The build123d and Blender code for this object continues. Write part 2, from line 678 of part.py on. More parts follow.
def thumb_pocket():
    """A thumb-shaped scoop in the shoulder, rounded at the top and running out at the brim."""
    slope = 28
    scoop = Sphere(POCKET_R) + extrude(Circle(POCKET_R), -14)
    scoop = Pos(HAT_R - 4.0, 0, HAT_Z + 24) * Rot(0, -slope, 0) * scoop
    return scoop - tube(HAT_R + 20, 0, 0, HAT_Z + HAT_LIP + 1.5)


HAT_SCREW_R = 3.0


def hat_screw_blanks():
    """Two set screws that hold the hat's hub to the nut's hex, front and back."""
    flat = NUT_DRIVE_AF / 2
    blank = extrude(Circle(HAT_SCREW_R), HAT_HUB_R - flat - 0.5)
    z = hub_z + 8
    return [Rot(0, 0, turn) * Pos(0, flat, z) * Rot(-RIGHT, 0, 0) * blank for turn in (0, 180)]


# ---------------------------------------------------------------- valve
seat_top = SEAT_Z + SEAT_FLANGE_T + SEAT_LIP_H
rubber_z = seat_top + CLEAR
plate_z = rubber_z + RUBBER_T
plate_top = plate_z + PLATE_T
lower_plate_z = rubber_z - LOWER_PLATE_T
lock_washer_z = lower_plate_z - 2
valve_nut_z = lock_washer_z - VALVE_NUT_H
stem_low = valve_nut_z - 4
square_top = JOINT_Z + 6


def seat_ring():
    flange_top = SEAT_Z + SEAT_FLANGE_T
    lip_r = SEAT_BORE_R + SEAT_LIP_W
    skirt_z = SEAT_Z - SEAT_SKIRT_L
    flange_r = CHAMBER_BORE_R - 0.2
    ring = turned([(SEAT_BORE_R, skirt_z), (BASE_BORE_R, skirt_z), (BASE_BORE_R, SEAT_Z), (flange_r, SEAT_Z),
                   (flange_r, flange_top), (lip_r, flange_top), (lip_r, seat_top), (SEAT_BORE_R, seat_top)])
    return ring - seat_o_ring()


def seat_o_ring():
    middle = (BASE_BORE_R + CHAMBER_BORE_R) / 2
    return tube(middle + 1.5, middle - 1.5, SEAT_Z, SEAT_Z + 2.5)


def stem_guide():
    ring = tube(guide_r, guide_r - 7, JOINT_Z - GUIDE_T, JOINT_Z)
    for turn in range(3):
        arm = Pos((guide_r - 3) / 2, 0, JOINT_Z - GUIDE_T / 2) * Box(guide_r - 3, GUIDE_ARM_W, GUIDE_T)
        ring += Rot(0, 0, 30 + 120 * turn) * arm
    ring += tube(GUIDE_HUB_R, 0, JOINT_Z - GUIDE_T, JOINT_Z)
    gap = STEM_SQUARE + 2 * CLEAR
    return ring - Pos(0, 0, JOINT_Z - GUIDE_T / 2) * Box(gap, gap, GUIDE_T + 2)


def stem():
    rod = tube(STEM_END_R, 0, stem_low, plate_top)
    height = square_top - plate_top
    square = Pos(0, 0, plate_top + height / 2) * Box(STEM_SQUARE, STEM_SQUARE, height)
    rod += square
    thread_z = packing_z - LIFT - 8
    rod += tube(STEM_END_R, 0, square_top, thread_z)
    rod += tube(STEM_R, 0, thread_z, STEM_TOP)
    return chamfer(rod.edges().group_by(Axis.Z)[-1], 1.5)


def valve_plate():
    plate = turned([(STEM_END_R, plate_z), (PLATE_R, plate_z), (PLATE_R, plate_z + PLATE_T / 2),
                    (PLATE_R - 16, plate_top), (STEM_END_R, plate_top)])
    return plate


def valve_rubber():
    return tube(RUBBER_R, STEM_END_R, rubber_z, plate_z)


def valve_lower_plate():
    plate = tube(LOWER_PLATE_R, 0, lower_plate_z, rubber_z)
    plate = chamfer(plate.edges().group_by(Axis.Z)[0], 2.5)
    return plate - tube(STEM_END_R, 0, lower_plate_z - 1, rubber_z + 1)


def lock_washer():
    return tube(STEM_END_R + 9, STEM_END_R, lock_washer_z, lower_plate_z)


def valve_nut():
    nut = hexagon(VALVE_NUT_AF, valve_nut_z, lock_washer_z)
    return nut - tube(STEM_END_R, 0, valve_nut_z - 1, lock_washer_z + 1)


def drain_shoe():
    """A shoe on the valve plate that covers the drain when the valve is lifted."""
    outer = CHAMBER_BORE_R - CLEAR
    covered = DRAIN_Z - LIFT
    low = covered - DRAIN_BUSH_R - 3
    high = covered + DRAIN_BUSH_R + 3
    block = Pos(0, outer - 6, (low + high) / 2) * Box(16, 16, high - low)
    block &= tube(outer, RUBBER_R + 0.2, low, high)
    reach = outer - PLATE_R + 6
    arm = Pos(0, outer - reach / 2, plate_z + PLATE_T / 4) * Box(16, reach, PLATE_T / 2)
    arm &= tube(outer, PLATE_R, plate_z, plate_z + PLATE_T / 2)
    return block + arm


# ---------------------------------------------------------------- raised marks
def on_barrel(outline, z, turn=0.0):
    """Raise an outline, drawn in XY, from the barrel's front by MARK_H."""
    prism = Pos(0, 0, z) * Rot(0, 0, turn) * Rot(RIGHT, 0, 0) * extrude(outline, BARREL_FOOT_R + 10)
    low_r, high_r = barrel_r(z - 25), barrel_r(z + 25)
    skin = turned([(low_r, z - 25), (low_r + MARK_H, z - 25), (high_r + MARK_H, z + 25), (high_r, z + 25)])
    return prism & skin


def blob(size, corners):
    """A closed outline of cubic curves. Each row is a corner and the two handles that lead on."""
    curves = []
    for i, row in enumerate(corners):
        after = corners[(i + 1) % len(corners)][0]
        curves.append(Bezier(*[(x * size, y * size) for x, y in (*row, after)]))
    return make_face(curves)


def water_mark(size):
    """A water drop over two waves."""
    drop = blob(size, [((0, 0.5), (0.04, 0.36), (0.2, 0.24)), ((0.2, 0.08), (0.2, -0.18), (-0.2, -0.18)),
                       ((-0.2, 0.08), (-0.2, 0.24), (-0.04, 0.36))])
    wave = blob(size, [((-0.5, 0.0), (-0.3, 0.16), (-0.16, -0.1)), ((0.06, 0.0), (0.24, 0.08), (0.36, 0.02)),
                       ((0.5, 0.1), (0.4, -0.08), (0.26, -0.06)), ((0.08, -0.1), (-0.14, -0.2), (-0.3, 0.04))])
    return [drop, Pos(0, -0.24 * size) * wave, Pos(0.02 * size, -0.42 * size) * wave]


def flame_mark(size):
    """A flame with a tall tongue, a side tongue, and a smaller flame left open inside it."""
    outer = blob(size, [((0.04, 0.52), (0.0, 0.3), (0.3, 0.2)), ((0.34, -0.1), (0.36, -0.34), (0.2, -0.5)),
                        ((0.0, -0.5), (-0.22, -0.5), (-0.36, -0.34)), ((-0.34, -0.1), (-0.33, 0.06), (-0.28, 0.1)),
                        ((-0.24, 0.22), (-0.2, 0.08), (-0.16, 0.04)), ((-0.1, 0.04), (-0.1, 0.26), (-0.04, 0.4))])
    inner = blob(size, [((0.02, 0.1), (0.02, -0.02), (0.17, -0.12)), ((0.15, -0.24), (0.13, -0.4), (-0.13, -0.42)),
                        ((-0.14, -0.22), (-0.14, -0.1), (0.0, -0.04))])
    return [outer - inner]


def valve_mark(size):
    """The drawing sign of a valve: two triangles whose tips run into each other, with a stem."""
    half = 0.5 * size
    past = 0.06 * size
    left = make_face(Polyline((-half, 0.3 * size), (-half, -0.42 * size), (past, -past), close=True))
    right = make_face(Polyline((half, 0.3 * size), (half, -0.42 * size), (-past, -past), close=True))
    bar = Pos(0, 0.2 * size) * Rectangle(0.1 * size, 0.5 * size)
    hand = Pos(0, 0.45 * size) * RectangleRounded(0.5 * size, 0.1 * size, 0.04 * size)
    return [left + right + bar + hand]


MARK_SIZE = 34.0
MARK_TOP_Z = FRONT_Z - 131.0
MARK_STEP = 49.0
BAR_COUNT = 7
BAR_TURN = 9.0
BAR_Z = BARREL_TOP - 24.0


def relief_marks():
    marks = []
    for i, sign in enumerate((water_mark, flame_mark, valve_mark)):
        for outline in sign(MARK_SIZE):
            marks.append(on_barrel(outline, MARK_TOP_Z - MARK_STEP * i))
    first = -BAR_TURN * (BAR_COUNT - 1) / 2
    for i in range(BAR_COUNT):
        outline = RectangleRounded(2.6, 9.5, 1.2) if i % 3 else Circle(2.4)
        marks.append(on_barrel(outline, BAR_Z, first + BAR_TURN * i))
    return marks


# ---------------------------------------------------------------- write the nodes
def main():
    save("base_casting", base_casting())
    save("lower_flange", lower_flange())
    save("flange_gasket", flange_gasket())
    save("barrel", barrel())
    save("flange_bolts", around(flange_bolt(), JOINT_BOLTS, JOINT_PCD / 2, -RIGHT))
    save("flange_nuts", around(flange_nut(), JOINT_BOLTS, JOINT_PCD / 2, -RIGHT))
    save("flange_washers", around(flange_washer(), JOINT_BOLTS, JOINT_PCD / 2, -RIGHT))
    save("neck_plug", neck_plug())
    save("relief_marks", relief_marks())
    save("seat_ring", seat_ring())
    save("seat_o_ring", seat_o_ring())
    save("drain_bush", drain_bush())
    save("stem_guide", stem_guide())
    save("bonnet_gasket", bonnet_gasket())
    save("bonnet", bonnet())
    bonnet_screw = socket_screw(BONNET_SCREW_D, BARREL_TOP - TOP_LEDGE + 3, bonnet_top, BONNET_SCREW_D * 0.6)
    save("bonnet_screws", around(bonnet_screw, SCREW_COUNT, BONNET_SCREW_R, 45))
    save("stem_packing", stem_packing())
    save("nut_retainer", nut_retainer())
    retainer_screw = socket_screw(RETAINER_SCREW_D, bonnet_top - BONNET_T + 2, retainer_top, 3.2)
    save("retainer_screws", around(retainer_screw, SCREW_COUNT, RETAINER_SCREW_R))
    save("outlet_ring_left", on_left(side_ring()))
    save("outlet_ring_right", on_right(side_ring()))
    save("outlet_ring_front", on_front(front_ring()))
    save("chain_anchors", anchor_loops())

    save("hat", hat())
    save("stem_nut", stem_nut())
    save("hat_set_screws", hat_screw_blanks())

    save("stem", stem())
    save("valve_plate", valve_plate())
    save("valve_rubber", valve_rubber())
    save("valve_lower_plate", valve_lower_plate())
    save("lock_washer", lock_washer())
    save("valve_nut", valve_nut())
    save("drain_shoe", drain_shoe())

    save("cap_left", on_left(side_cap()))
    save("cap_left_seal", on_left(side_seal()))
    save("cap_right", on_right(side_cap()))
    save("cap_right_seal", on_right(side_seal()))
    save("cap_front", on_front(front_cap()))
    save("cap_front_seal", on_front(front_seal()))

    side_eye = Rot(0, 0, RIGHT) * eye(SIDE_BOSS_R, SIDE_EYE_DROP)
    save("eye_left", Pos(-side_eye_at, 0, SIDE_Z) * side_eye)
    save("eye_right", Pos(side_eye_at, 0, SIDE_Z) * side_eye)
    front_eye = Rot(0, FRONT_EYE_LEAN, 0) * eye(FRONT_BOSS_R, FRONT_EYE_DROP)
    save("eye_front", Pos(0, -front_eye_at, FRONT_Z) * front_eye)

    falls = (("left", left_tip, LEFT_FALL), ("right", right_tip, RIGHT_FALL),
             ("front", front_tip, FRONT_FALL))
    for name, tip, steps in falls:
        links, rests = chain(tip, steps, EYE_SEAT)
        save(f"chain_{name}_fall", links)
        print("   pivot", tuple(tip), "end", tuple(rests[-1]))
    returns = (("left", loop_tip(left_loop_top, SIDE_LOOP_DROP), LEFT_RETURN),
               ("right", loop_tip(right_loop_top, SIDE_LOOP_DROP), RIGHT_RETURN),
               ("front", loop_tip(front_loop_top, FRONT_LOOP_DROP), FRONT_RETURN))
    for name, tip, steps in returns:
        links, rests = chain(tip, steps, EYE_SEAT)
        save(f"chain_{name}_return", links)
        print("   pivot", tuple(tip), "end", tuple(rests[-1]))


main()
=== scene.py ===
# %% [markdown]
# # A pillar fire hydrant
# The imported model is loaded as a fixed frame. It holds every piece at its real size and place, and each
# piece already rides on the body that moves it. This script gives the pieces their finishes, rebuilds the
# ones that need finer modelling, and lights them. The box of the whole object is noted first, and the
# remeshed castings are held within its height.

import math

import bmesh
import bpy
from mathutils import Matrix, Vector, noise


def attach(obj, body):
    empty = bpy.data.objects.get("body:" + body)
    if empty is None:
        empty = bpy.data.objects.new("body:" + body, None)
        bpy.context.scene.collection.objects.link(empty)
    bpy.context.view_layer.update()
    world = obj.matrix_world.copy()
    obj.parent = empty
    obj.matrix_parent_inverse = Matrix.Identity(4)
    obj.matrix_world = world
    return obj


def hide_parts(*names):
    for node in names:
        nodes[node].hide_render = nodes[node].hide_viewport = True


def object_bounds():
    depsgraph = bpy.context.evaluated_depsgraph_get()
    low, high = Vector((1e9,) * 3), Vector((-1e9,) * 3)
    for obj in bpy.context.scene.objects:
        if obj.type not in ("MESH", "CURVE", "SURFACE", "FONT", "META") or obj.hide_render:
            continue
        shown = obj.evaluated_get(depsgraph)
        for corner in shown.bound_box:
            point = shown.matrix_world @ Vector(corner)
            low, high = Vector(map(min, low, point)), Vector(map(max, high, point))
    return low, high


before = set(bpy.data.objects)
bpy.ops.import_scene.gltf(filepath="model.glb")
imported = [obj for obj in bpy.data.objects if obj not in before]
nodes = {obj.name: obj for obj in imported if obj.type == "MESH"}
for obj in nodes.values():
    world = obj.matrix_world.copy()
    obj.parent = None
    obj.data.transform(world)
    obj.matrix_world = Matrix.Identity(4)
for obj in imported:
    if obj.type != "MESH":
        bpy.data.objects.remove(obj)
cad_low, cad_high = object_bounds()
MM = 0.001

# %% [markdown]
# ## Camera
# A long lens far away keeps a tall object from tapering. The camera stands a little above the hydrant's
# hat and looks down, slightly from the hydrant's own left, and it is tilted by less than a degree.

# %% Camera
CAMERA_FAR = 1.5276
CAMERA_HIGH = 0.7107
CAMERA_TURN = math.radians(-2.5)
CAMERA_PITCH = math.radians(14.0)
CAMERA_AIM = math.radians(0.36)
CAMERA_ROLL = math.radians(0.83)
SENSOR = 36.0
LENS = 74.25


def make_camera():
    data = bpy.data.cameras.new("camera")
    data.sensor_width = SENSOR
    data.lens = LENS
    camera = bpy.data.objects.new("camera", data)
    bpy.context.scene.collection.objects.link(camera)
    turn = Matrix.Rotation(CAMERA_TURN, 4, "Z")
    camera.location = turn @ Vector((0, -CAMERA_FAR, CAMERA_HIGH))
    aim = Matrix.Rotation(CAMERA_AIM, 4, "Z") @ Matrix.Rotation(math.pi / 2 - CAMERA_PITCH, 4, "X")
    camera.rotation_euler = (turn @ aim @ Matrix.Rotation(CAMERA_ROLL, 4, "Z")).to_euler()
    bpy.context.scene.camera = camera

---

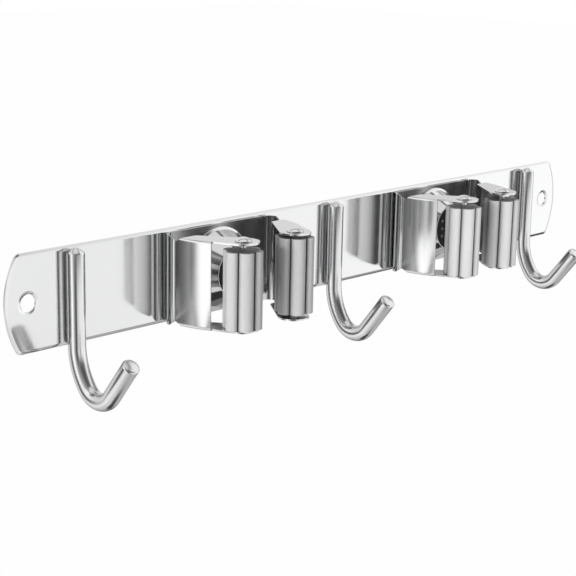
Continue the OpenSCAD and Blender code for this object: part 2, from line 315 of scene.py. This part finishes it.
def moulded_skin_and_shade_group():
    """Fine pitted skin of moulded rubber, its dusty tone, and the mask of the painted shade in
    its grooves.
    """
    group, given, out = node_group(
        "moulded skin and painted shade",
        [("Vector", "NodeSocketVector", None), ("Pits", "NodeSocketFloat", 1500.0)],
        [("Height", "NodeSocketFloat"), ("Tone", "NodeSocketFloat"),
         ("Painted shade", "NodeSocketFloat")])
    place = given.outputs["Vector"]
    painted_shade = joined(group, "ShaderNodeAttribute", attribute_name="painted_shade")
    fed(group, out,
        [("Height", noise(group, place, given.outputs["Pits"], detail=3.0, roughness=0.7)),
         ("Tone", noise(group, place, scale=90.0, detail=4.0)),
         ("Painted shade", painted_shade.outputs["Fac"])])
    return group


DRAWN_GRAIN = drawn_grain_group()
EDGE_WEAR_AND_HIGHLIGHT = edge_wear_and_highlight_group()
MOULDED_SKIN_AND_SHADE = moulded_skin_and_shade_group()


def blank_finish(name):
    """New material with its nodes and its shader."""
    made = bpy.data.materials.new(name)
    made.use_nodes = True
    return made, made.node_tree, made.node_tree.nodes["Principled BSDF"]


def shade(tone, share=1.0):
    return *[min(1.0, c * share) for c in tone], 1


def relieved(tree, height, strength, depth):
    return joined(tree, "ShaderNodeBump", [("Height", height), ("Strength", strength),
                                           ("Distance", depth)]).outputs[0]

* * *

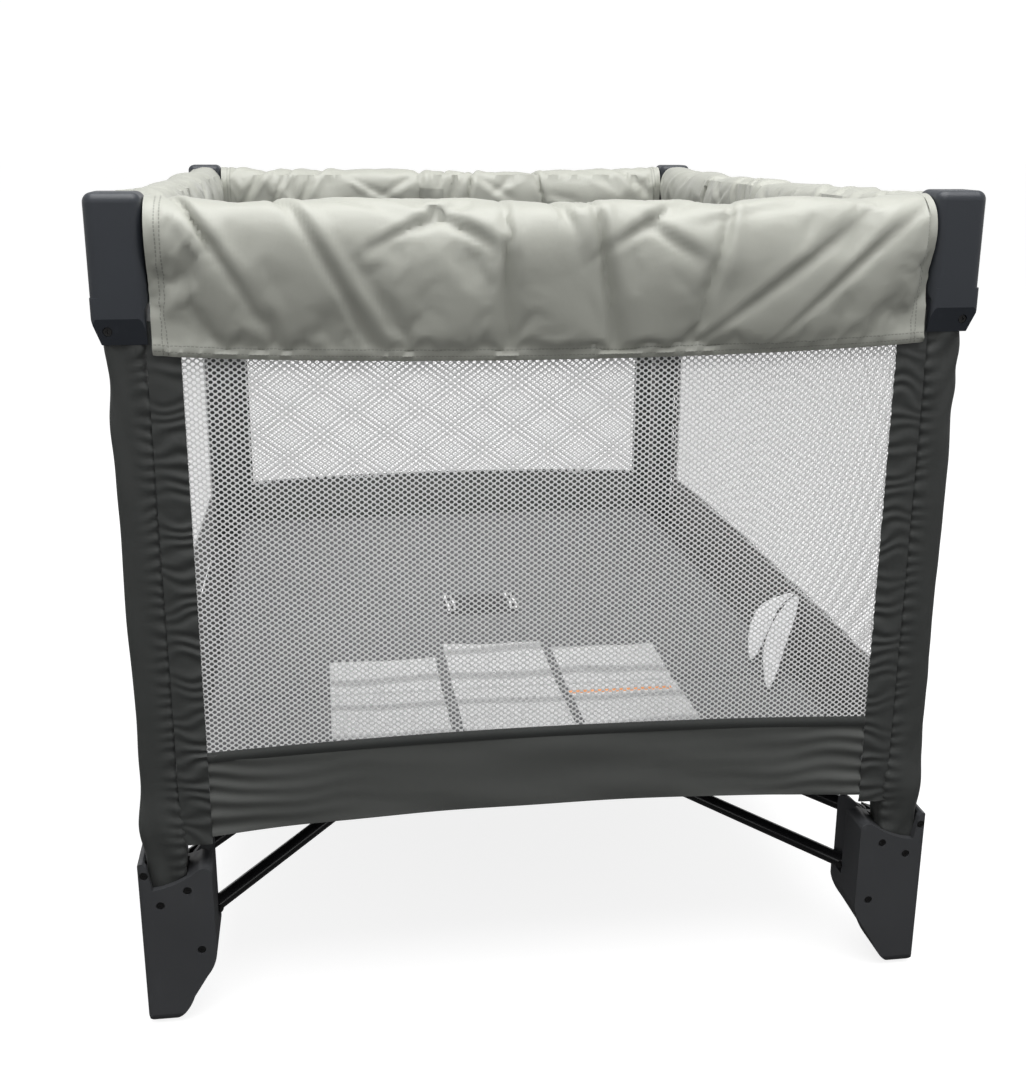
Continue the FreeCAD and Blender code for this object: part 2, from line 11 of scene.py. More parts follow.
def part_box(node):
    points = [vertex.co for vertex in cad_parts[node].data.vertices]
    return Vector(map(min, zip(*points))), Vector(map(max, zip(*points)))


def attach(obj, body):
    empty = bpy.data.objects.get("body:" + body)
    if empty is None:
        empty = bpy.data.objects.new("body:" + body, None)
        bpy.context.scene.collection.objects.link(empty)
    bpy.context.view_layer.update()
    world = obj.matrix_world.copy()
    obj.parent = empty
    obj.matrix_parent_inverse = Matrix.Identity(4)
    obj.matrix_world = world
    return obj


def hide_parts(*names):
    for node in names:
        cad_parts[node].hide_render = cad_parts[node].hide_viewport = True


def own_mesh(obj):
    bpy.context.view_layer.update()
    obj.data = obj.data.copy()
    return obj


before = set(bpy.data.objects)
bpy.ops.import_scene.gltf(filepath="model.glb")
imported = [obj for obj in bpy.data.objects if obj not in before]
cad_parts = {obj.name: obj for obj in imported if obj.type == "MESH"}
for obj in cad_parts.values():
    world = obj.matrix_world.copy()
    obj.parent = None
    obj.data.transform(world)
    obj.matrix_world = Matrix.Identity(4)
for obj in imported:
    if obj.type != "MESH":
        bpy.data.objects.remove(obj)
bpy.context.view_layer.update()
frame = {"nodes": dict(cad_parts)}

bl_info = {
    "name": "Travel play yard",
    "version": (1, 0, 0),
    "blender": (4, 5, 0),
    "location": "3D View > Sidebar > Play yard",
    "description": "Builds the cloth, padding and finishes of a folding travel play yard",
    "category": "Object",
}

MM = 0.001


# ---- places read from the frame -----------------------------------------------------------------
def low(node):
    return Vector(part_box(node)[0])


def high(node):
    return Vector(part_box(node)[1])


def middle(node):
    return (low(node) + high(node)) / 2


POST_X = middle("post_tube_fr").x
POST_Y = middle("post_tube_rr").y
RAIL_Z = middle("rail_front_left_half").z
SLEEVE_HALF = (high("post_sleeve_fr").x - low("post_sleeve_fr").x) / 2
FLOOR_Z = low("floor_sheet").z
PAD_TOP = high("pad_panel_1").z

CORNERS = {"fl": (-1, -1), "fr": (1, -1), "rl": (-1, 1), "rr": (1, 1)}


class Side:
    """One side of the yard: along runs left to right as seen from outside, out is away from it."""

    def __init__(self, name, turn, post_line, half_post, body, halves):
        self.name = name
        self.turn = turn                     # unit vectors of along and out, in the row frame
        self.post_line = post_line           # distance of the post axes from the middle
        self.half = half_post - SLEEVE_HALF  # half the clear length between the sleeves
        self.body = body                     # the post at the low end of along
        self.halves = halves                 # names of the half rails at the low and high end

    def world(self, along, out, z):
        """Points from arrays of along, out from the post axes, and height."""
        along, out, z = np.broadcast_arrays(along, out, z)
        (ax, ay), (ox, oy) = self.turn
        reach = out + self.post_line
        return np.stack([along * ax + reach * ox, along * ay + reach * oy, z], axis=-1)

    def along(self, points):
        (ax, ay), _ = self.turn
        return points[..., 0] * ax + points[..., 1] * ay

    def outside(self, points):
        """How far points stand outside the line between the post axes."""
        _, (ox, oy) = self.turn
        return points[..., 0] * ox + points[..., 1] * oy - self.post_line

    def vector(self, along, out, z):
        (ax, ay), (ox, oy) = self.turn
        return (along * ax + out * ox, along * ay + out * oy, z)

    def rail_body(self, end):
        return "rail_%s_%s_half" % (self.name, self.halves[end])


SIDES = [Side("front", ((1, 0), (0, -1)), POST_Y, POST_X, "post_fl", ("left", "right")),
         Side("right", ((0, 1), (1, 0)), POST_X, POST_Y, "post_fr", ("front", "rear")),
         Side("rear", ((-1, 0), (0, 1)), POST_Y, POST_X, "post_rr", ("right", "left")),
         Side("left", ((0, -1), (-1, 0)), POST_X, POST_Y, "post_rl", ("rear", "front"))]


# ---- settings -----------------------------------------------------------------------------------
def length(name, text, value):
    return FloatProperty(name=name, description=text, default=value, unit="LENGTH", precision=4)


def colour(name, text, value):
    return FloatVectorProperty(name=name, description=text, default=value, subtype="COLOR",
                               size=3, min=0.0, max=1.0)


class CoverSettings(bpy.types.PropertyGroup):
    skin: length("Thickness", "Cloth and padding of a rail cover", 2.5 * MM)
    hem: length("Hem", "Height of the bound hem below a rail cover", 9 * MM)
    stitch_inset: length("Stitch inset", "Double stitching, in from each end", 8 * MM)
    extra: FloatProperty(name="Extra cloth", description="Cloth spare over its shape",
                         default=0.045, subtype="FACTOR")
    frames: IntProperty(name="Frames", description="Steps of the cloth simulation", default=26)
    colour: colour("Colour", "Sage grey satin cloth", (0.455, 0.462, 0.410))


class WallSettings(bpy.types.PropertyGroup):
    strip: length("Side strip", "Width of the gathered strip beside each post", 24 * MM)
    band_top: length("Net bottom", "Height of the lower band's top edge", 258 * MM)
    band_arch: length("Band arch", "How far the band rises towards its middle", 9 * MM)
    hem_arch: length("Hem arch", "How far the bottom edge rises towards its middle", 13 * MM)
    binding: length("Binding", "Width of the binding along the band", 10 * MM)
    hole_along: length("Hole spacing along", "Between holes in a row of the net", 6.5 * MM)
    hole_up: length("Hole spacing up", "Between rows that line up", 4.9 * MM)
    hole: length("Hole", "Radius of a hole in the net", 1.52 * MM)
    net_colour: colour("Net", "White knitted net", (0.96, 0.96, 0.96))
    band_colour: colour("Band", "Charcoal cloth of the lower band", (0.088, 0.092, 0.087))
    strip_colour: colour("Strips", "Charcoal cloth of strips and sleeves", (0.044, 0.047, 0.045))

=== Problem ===
Return each line that includes "shown".

=== Solved exercise ===
        shown = obj.evaluated_get(depsgraph)
        for corner in shown.bound_box:
            point = shown.matrix_world @ Vector(corner)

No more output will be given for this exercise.